How dependent is the edible oil industry on domestic produce? Compare, with statistics, imports and domestic production.

The total Indian consumption is about 21 million tonnes. Out of this, imported oils constitute roughly about 14.5 million tonnes or 70 per cent and the balance (6.5 million tonnes) comes from domestic sources, which also states dependence on domestic sources. Indian imports are growing at approximately one million tonne per annum.

Will edible oil manufacturers consider oil fortification and double fortification? How cost-friendly is fortification for the the edible oil industry?
The government is very serious about ensuring fortification of edible oils on a voluntary basis. Although this will add to the cost of the oil refinery industry, which is struggling to make ends meet, fortification will help to impart nutrition. Thus, we are committed to respect the wishes of the government.

What efforts are undertaken by SEA to attain lower imports of edible oils?
The Solvent Extractors’ Association of India has always been at the forefront of promoting self-sufficiency in edible oil production. We have been conducting seminars highlighting stagnant oilseed production and even created model farms to promote better agronomic practices for improving oilseed yields. However, these efforts are like a drop in the ocean, and it is important that the government starts a technology mission for increasing oilseed production, or else our dependence on imports would continue to grow.
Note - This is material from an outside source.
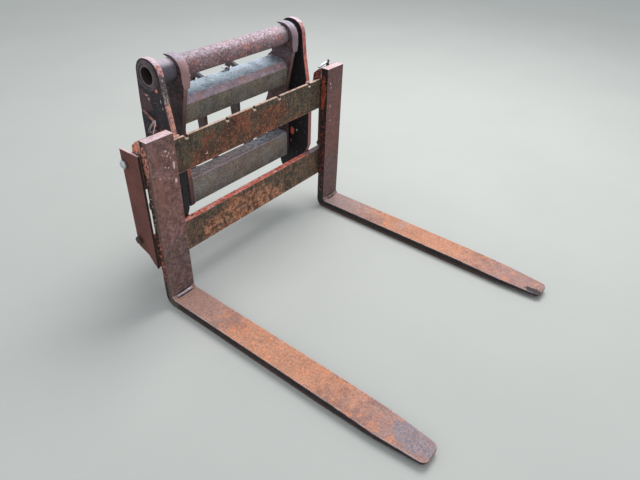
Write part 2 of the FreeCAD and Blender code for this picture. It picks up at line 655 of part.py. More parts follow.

Which edible oil refineries are technologically well advanced, ports-based or hinterland?
Refineries at located at ports are all, by and large, state-of-art refineries. These are well equipped with modern and latest technologies. Those located in the hinterland may not be as advanced as port-based refineries, but over the years a lot of upgrades and revamping have taken place. However, the size of port-based refineries are generally bigger than those located in the hinterland.